(Bottom image: turbinates of pigs with, from left to right respectively, mild to moderate to severe disease)
Atrophic rhinitis
Cause: Multifactorial – Bordetella bronchiseptica in association with toxigenic strains of Pasteurella multocida (type D). Crowding, inadequate ventilation, mixing and moving animals, and concurrent diseases intensify atrophic rhinitis.
Species: Swine
Signs: Two forms – nonprogressive atrophic rhinitis (due to B. bronchiseptica ) is mild, transient, and does not affect the animal’s growth and performance; progressive atrophic rhinitis (due to toxigenic P. multocida ), is severe, permanent, and associated with poor growth and feed conversion rates.
Acute onset, usually at ~3-8 weeks of age but can occur in any pig over 1 week old. Sneezing, coughing, inflammation of the lacrimal duct +/- tear staining, nasal hemorrhage. Turbinate atrophy +/- lateral deviation or shortening of the maxilla (some suffer turbinate atrophy with no apparent outward distortion). In early stages of infection, necropsy shows blanched mucosa with purulent material; in later cases, purulent material may be absent, but the nasal turbinates may be softened, grooved, or atrophied; the nasal septum may be deviated; and the surrounding bones may show asymmetric distortion.
Severity depends largely on the presence of toxigenic strains of P. multocida, how well the herd is managed, and the immune status of the herd
Transmission: Shed in nasal secretions of infected swine. Uninfected swine inhale infectious organisms, which colonize nasal passages. Symptoms are worsened by environmental (dust, ammonia) or other microbial irritation of turbinates. Though B. bronchiseptica also causes disease in other species, such as dogs, cats, and rats, those strains are not known to cause disease in pigs.
Diagnosis: Usually based on signs.
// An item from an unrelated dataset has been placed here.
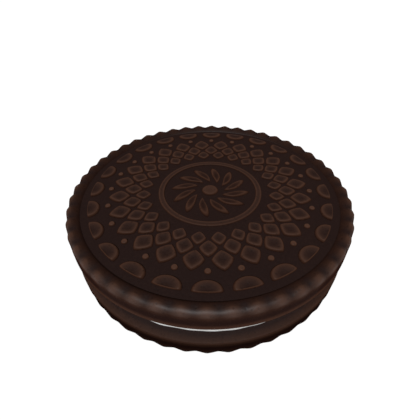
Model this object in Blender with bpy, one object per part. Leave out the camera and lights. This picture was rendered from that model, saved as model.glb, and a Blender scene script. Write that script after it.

Confirmation via cultures demonstrating the presence of toxigenic strains of P. multocida . Cultures are best performed early in the course of the disease. Routine monitoring is done in some breeding herds by measuring the degree of turbinate atrophy and giving the herd an atrophy score.
Treatment: Either cull the entire herd, disinfect facility, and restock with swine known to be free of atrophic rhinitis, or institute control measures below.
Prevention: Improve husbandry (better ventilation, improved hygiene and sanitation, less dusty feed), chemoprophylaxis (administration of ceftiofur, sulfonamides, tylosin, or tetracyclines to all sows, particularly before farrowing, and to newborn piglets. Medicated rations may be helpful. Efficacy of routine use of antimicrobials to control atrophic rhinitis in growing pigs is questionable), vaccination (vaccinate sows before farrowing, and young pigs at 1 and 4 wk of age), maintaining a closed herd. Monitor control progress via repeatedly examining the nasal passages of a substantial number of swine submitted for slaughter. Several systems for scoring the severity of lesions are available. Test replacement breeder animals and cull if positive.